Ion optical clocks with three electronic states

TL;DR

This paper proposes a simplified and robust optical clock design using trapped alkali-like ions with three electronic states, reducing laser complexity and enabling transportability.

Contribution

It introduces a novel ion optical clock concept with fewer laser requirements and hyperfine techniques, focusing on $^{225}$Ra$^{+}$ for improved robustness and portability.

Findings

Reduced laser wavelength requirements compared to traditional clocks

Use of hyperfine state techniques enabled by nuclear spin

Potential for transportable optical clock development

Abstract

Optical clocks are the apotheosis of precision measurement, but they require frequent maintenance by scientists. The supporting laser systems are a particularly demanding component of these instruments.
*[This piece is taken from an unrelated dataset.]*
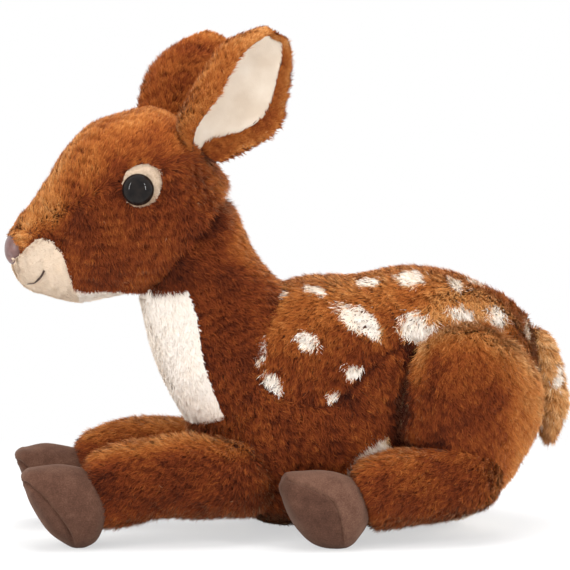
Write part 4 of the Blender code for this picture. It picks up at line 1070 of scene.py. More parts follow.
# Stops of place and colour, and the places on the coat's ramp that are used by name.
COAT = [(0.00, (0.035, 0.007, 0.003)), (0.12, (0.130, 0.024, 0.006)), (0.20, (0.220, 0.043, 0.010)),
        (0.30, (0.360, 0.090, 0.017)), (0.42, (0.555, 0.184, 0.040)), (0.55, (0.725, 0.345, 0.112)),
        (0.68, (0.850, 0.550, 0.280)), (0.80, (0.905, 0.770, 0.610)), (1.00, (0.960, 0.910, 0.850))]
SHORT_CREAM = [(0.0, (0.34, 0.23, 0.14)), (0.5, (0.64, 0.48, 0.34)), (0.8, (0.77, 0.63, 0.49)),
               (1.0, (0.84, 0.71, 0.58))]
RUST, AMBER, CREAM, SPOT_CREAM, WHITE = 0.175, 0.57, 0.90, 0.95, 0.98
coat_pile = pile_material("coat_pile", COAT)
short_pile = pile_material("short_cream_pile", SHORT_CREAM)

# %% Spots
# Place in the photograph in pixels, width and height in millimetres, and turn in degrees.
SPOTS = (
    (364, 320.5, 28, 14.5, 33), (309, 340, 12.5, 11, 30), (261, 346.5, 6.5, 19, 6),
    (273, 382, 9, 14, -35), (356, 370.5, 12, 8, 10), (333.7, 393.8, 8.5, 5.5, -20),
    (286.5, 294.3, 8, 6.5, 10), (319, 290.5, 14.5, 7, 38), (370.5, 282.6, 13.5, 11, 10),
    (413.7, 279.8, 17, 15, 10), (416, 327.5, 18.5, 17, 8), (459, 284.7, 10, 14, 0),
    (481, 284, 14, 10, 35), (461, 312, 13.5, 12, 20), (496, 314.2, 10.5, 13, 0),
    (514, 297, 13.5, 9, 38), (525, 330, 9.5, 15, 0),
)


def stamped(place, outward, spots, seed):
    """How far each root is inside a spot, from 0 to 1. A spot's centre is the root that comes out
    nearest to its place in the photograph, and it is an oval on the skin, in millimetres, turned
    by its last number. The far side has the same spots, mirrored."""
    near, near_out = (np.where(place[:, 1:2] > 0, table * np.array([1, -1, 1]), table)
                      for table in (place, outward))
    pixels = photo_pixel(near)
    facing = near_out @ towards_camera
    ragged = hills(near, 0.006, seed)[0] * 0.16 + hills(near, 0.0022, seed + 1)[0] * 0.10
    speckle = np.random.default_rng(seed).normal(0, 1, len(place))
    inside = np.zeros(len(place))
    for px, py, wide, tall, turn in spots:
        miss = np.hypot(pixels[:, 0] - px, pixels[:, 1] - py) + np.where(facing > 0.02, 0, 500)
        middle = miss.argmin()
        if miss[middle] > 3:
            continue
        normal = near_out[middle]
        right = unit(camera_right - normal * (camera_right @ normal))
        up = np.cross(normal, right)
        up *= np.sign(up @ camera_up)
        away = near - near[middle]
        a, b, wide, tall = away @ right, away @ up, wide / 2000, tall / 2000
        cosine, sine = math.cos(math.radians(turn)), math.sin(math.radians(turn))
        oval = np.hypot((a * cosine - b * sine) / wide, (a * sine + b * cosine) / tall)
        close = np.abs(away @ normal) < 0.020
        upper = smooth_step(b / tall, -0.3, 0.7)
        speckled = oval + ragged + speckle * (0.04 + 0.13 * upper)
        inside = np.maximum(inside, np.where(
            close, 1 - smooth_step(speckled, 0.90 + 0.06 * upper, 1.16 - 0.08 * upper), 0))
    return inside


# %% The body's coat
def clear_of(*covers, depth=0.006):
    """A test that keeps the places which no cover hides by more than a depth."""
    return lambda points: ~np.any([cover.inside(points, depth) for cover in covers], axis=0)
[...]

To reduce complexity and increase robustness we propose an optical clock with trapped alkali-like ions that use the $S_{1/2}\rightarrow D_{3/2}$ electric quadrupole transition. Compared to traditional group-II ion clocks this reduces the number of laser wavelengths required, and uses hyperfine state preparation and readout techniques enabled by the nuclear spin $I=1/2$. We consider $^{225}$Ra$^{+}$ as a candidate system for a clock with three electronic states, and discuss the potential to help realize a transportable optical clock.